=== Aim of the task ===
Only the lines from the line with "bpy.context.scene.collection.objects.link(empty)" through the line with "before = set(bpy.data.objects)" should be copied, exactly as they appear, with both ends kept.

### Given material

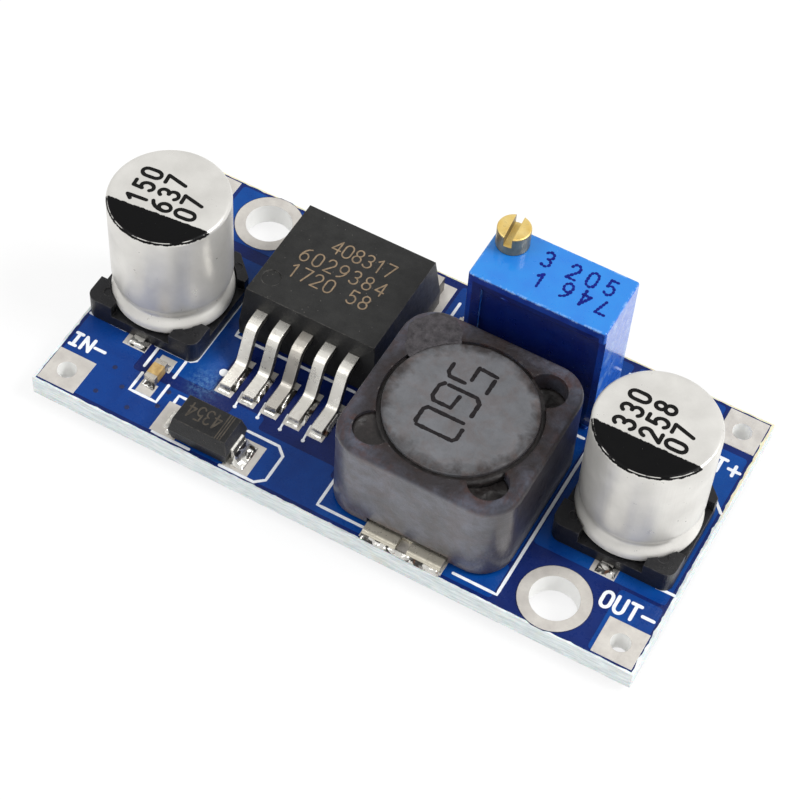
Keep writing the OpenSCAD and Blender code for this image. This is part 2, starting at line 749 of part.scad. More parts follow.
// Chip w wide and l long, along Y, without the fired metal ends
module chip_body(x, y, w, l, h) {
    translate([x, y, seat_z]) difference() {
        translate([-w / 2, -l / 2, 0]) cube([w, l, h]);
        chip_ends(w, l, h);
    }
}
module chip_ends(w, l, h) {
    for (s = [-1, 1]) difference() {
        translate([-w / 2, s > 0 ? l / 2 - chip_end_t : -l / 2, 0]) cube([w, chip_end_t, h]);
        translate([-w / 2 + cap_wall, s > 0 ? l / 2 - chip_end_t - 1 : -l / 2 + cap_wall, cap_wall])
            cube([w - 2 * cap_wall, chip_end_t + 1 - cap_wall, h - 2 * cap_wall]);
    }
}
module chip_capacitor_body() {
    color("#b08a55") chip_body(chip_c_x, chip_c_y, chip_c_w, chip_c_l, chip_c_h);
}
module chip_capacitor_end_caps() {
    color("#bdbab2") translate([chip_c_x, chip_c_y, seat_z]) chip_ends(chip_c_w, chip_c_l, chip_c_h);
}
module chip_resistor_body() {
    color("#1d1d1f") chip_body(chip_r_x, chip_r_y, chip_r_w, chip_r_l, chip_r_h);
}
module chip_resistor_end_caps() {
    color("#bdbab2") translate([chip_r_x, chip_r_y, seat_z]) chip_ends(chip_r_w, chip_r_l, chip_r_h);
}

// ---------------------------------------------------------------- trimmer

// Room inside the housing: a box for the wheel and element, a round well for the worm
module trimmer_room(h) {
    translate([trim_x - element_w / 2, element_y, trim_z])
        cube([element_w, cavity_back_y - element_y, h]);
    translate([screw_x, screw_y, trim_z]) cylinder(d = worm_d + 2 * cavity_gap, h = h);
}

module trimmer_housing() {
    color("#2f7fe0") difference() {
        translate([trim_x, trim_front_y + trim_w / 2, trim_z])
            soft_block(trim_l, trim_w, trim_h, 0.2, 0.1);
        translate([trim_left + trim_rim, trim_front_y - 1, trim_z - 1])
            cube([trim_l, 1 + trim_recess, 1 + trim_h - trim_rim]);
        translate([0, 0, -1]) trimmer_room(trim_h - trim_roof + 1);
        translate([screw_x, screw_y, trim_z]) {
            cylinder(d = neck_d + 2 * running_gap, h = trim_h + 1);
            translate([0, 0, trim_h - trim_roof])
                cylinder(d = neck_d + 2 * seal_wire_d, h = trim_roof - neck_wall_h);
        }
    }
    color("#2f7fe0") {
        translate([wheel_x, cavity_back_y + 0.1, wheel_z]) rotate([90, 0, 0])
            cylinder(d = pivot_d, h = 0.1 + wheel_t + 0.2);
        for (sx = [-1, 1], sy = [-1, 1])
            translate([trim_x + sx * (trim_l / 2 - foot_inset),
                       pin_y + sy * (trim_w / 2 - foot_inset), top_z])
                cylinder(d = foot_d, h = trim_standoff);
    }
}

// Brass screw: slotted head, neck with a seal groove, worm and lower journal
module trimmer_screw() {
    color("#c9a45c") translate([screw_x, screw_y, 0]) {
        difference() {
            translate([0, 0, screw_top + running_gap]) rotate_extrude() intersection() {
                edge_profile(head_d, head_h - running_gap, 0.1);
                square([head_d, head_h]);
            }
            translate([0, 0, screw_top + head_h - slot_depth]) rotate(slot_angle)
                translate([-slot_w / 2, -head_d, 0]) cube([slot_w, 2 * head_d, head_h]);
        }
        difference() {
            translate([0, 0, neck_z]) cylinder(d = neck_d, h = screw_top + 0.3 - neck_z);
            translate([0, 0, seal_z]) rotate_extrude() translate([neck_d / 2 + seal_wire_d / 2 - 0.05, 0])
                circle(d = seal_wire_d);
        }
        translate([0, 0, worm_z]) worm();
        translate([0, 0, shaft_z]) cylinder(d = journal_d, h = neck_z + 0.1 - shaft_z);
    }
}

// Single-start worm, cut by turning an off-centre circle as it rises; its crest
// faces the gap between two teeth at the height of the wheel's axis
module worm() {
    rotate(-180 * worm_turns) linear_extrude(worm_h, twist = -360 * worm_turns, slices = 10 * worm_turns)
        translate([thread_h / 2, 0]) circle(d = worm_d - thread_h, $fn = 16);
}

module trimmer_seal_ring() {
    color("#33302e") translate([screw_x, screw_y, seal_z]) rotate_extrude()
        translate([neck_d / 2 + seal_wire_d / 2 - 0.05, 0]) circle(d = seal_wire_d - seal_clearance);
}

// Toothed wheel that the worm turns, one tooth for each turn of the screw
module trimmer_worm_wheel() {
    root = wheel_outer_r - thread_h;
    step = 360 / wheel_teeth;
    color("#e8e4d8") translate([wheel_x, screw_y + wheel_t / 2, wheel_z]) rotate([90, 0, 0])
        difference() {
            linear_extrude(wheel_t) polygon([for (i = [0 : wheel_teeth - 1], k = [0 : 3])
                let (a = 180 + (i + 0.5) * step + [-0.3, -0.1, 0.1, 0.3][k] * step,
                     r = k == 0 || k == 3 ? root : wheel_outer_r) r * [cos(a), sin(a)]]);
            translate([0, 0, -1]) cylinder(d = pivot_d + 2 * running_gap, h = wheel_t + 2);
        }
}

// Spring wiper riveted to the wheel's face, touching the element
module trimmer_wiper() {
    face_y = screw_y - wheel_t / 2;
    reach = face_y - (element_y + element_t) - contact_gap;
    color("#c9a45c") translate([wheel_x, face_y, wheel_z]) rotate([90, 0, 0]) difference() {
        union() {
            cylinder(d = wiper_d, h = wiper_t);
            translate([-wiper_arm_w / 2, 0, 0]) cube([wiper_arm_w, wiper_arm_l, wiper_t]);
            for (x = [-wiper_arm_w / 2, wiper_arm_w / 2 - finger_tip_w])
                translate([x, wiper_arm_l - finger_tip_l, 0]) cube([finger_tip_w, finger_tip_l, reach]);
        }
        translate([0, 0, -1]) cylinder(d = pivot_d + 2 * running_gap, h = 4);
    }
}

module trimmer_element() {
    color("#e9e7e1") translate([trim_x - element_w / 2, element_y, trim_z + base_plug_h])
        cube([element_w, element_t, element_h]);
}

// Potted base that closes the housing and holds the pins
module trimmer_base() {
    color("#1f56b8") difference() {
        trimmer_room(base_plug_h);
        translate([screw_x, screw_y, shaft_z - 0.1])
            cylinder(d = journal_d + 2 * running_gap, h = trim_h);
        for (i = [-1, 0, 1]) trimmer_pin(i);
    }
}

module trimmer_pin(i) {
    color("#c9c9c9") translate([trim_x + i * pin_pitch, pin_y, 0])
        cylinder(d = pin_d, h = trim_z + base_plug_h + 0.4);
}
module trimmer_pin_1() trimmer_pin(-1);
module trimmer_pin_2() trimmer_pin(0);
module trimmer_pin_3() trimmer_pin(1);

printed_circuit_board();
input_negative_pad();
input_positive_pad();
output_negative_pad();
output_positive_pad();
back_mounting_ring();
front_mounting_ring();
component_lands();
solder_joints();
input_capacitor_can();
input_capacitor_bung();
input_capacitor_base();
input_capacitor_front_lead();
input_capacitor_back_lead();
output_capacitor_can();
output_capacitor_bung();
output_capacitor_base();
output_capacitor_front_lead();
output_capacitor_back_lead();
regulator_body();
regulator_heat_tab();
regulator_lead_1();
regulator_lead_2();
regulator_lead_4();
regulator_lead_5();
inductor_shield();
inductor_core();
inductor_winding();
inductor_glue();
inductor_front_terminal();
inductor_back_terminal();
diode_body();
diode_left_lead();
diode_right_lead();
chip_capacitor_body();
chip_capacitor_end_caps();
chip_resistor_body();
chip_resistor_end_caps();
trimmer_housing();
trimmer_screw();
trimmer_seal_ring();
trimmer_worm_wheel();
trimmer_wiper();
trimmer_element();
trimmer_base();
trimmer_pin_1();
trimmer_pin_2();
trimmer_pin_3();
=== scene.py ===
"""Looks of the step-down converter module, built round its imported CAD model.

Lengths are named in millimetres and turned into metres where a mesh is made.
Places on the board are measured from its front corner at the input end.
Colours are sRGB values from 0 to 255.
"""
import bpy
import json
import math
from mathutils import Matrix, Vector, noise


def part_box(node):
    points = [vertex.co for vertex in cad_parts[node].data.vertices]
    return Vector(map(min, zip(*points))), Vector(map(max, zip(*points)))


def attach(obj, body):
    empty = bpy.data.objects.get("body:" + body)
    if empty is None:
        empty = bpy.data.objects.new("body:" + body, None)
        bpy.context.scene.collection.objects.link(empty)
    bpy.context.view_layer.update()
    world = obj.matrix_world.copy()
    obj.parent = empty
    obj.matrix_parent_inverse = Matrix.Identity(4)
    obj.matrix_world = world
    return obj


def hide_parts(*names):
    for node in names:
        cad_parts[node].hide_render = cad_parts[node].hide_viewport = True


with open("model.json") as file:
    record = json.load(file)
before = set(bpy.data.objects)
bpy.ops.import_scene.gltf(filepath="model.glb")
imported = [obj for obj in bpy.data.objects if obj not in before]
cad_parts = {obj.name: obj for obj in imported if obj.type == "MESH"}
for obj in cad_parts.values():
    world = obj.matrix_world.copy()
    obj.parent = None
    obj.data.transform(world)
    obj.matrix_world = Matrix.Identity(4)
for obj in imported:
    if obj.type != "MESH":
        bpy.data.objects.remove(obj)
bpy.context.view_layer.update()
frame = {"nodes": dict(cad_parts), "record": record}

MM = 0.001
NODES = frame["nodes"]
scene = bpy.context.scene


def srgb(r, g, b):
    """Linear colour of an sRGB value from 0 to 255."""
    return tuple(((c / 255 + 0.055) / 1.055) ** 2.4 for c in (r, g, b)) + (1.0,)


def mm_box(node):
    """Lowest and highest corner of a CAD node, in millimetres."""
    low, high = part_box(node)
    return Vector(low) / MM, Vector(high) / MM


def middle_of(node):
    low, high = mm_box(node)
    return (low + high) / 2


# ---- places

BOARD_LOW, BOARD_HIGH = mm_box("printed_circuit_board")
BOARD_L = BOARD_HIGH.x - BOARD_LOW.x
BOARD_W = BOARD_HIGH.y - BOARD_LOW.y
TOP_Z = BOARD_HIGH.z
BOTTOM_Z = BOARD_LOW.z
SEAT_Z = mm_box("regulator_body")[0].z

# Thickness of the mask, the masked copper and the legend on the laminate
MASK_T = 0.012
POUR_T = 0.03
INK_T = 0.042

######

=== Task solution ===
        bpy.context.scene.collection.objects.link(empty)
    bpy.context.view_layer.update()
    world = obj.matrix_world.copy()
    obj.parent = empty
    obj.matrix_parent_inverse = Matrix.Identity(4)
    obj.matrix_world = world
    return obj


def hide_parts(*names):
    for node in names:
        cad_parts[node].hide_render = cad_parts[node].hide_viewport = True


with open("model.json") as file:
    record = json.load(file)
before = set(bpy.data.objects)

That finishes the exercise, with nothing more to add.